Lancaster University
Electronic exam system to help them meet the rigorous standards needed for medical student testing.
Lancaster University’s Medical School (“LUMS”) had started using an electronic exam system to help them meet the rigorous standards needed for medical student testing.
At the time, they had 200-300 students, and being a university, they create their own exam questions which need to go through several stages of quality control and editing, and after the exams, the performance of questions is monitored to ensure that the exams are fair and valid.
The system is “Rogō”, created by the University of Nottingham and used by several universities around Europe. After using the system for a while, Lancaster staff were having a few difficulties and needed help in using the system, and Lancaster University’s IT department had nobody who specialised in supporting the system. They needed a software partner to help make changes specific to their needs, to provide emergency support during exams, and to work with Nottingham to keep the system up to date.
To add further difficulty, the school was growing from an intake of 50 students to 150+ per year
Starting with a Wish List
We began with a “wish list” created by LUMS staff, who needed these changes to make it easier to create and deliver exams, and to feed back to the students afterwards.
This software had no formal support, and needed a company not only willing to take on somebody else’s code, but to provide reassurance and support based on that. We began the process of learning about the code, discovering how it worked and how best to maintain it
Collaborating with the Authors
Over time, we got to know the software well, and so we were able to pull in the latest improvements from Nottingham University, and combine them with our own, to create a “Lancaster version” of the system.
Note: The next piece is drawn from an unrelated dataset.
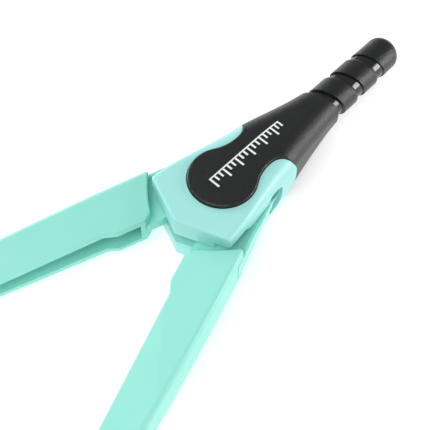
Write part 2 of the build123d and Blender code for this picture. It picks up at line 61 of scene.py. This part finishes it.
def moulded_mint(name, colour, deep, centre):
    material = bpy.data.materials.new(name)
    material.use_nodes = True
    tree = material.node_tree
    tree.nodes.clear()

    colour_frame = tree.nodes.new("NodeFrame")
    colour_frame.label = "pigment"
    coords = tree.nodes.new("ShaderNodeTexCoord")
    coords.label = "place on the piece"
    centring = tree.nodes.new("ShaderNodeMapping")
    centring.label = "centres the patterns on the piece"
    centring.inputs["Location"].default_value = centre
    flow = tree.nodes.new("ShaderNodeTexNoise")
    flow.label = "slow drift of the pigment"
    flow.inputs["Scale"].default_value = 110.0
    flow.inputs["Detail"].default_value = 3.0
    flow.inputs["Roughness"].default_value = 0.55
    pigment = tree.nodes.new("ShaderNodeMix")
    pigment.label = "fresh and deep mint"
    pigment.data_type = "RGBA"
    pigment.inputs["A"].default_value = (*colour, 1)
    pigment.inputs["B"].default_value = (*deep, 1)

    speck_frame = tree.nodes.new("NodeFrame")
    speck_frame.label = "dust specks"
    specks = tree.nodes.new("ShaderNodeTexVoronoi")
    specks.label = "scattered cells"
    specks.inputs["Scale"].default_value = 340.0
    specks.inputs["Randomness"].default_value = 1.0
    speck_dots = tree.nodes.new("ShaderNodeMapRange")
    speck_dots.label = "dot at a cell's middle"
    speck_dots.inputs["From Min"].default_value = 0.030
    speck_dots.inputs["From Max"].default_value = 0.055
    speck_dots.inputs["To Min"].default_value = 1.0
    speck_dots.inputs["To Max"].default_value = 0.0
    speck_pick = tree.nodes.new("ShaderNodeMath")
    speck_pick.label = "only one cell in ten"
    speck_pick.operation = "GREATER_THAN"
    speck_pick.inputs[1].default_value = 0.90
    speck_tone = tree.nodes.new("ShaderNodeSeparateColor")
    speck_tone.label = "a random number for each cell"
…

We then refined our approach, and began collaborating with Nottingham University very closely to discuss the best way to make changes, and contribute those changes back to the community so that everyone could benefit.
Reducing ongoing Costs
During this time, we had to make a huge shift from “forward porting” to “backward porting”. The “forward porting” means that when a new version of the system is released, we had to take each of our changes, and “re-apply” them to the latest version of the system. That became quite a lot of work, so “backward porting”, where our changes were made on the newest version of the system, and were therefore made to work with the latest version, became a far more cost effective way of keeping our “Lancaster version” up to date.
Improving Efficiency
Our latest improvement to the process is creating “unit tests” for each feature, which is a type of automated test that can be run by the computer, which dramatically reduces the time taken to test each new release of the system.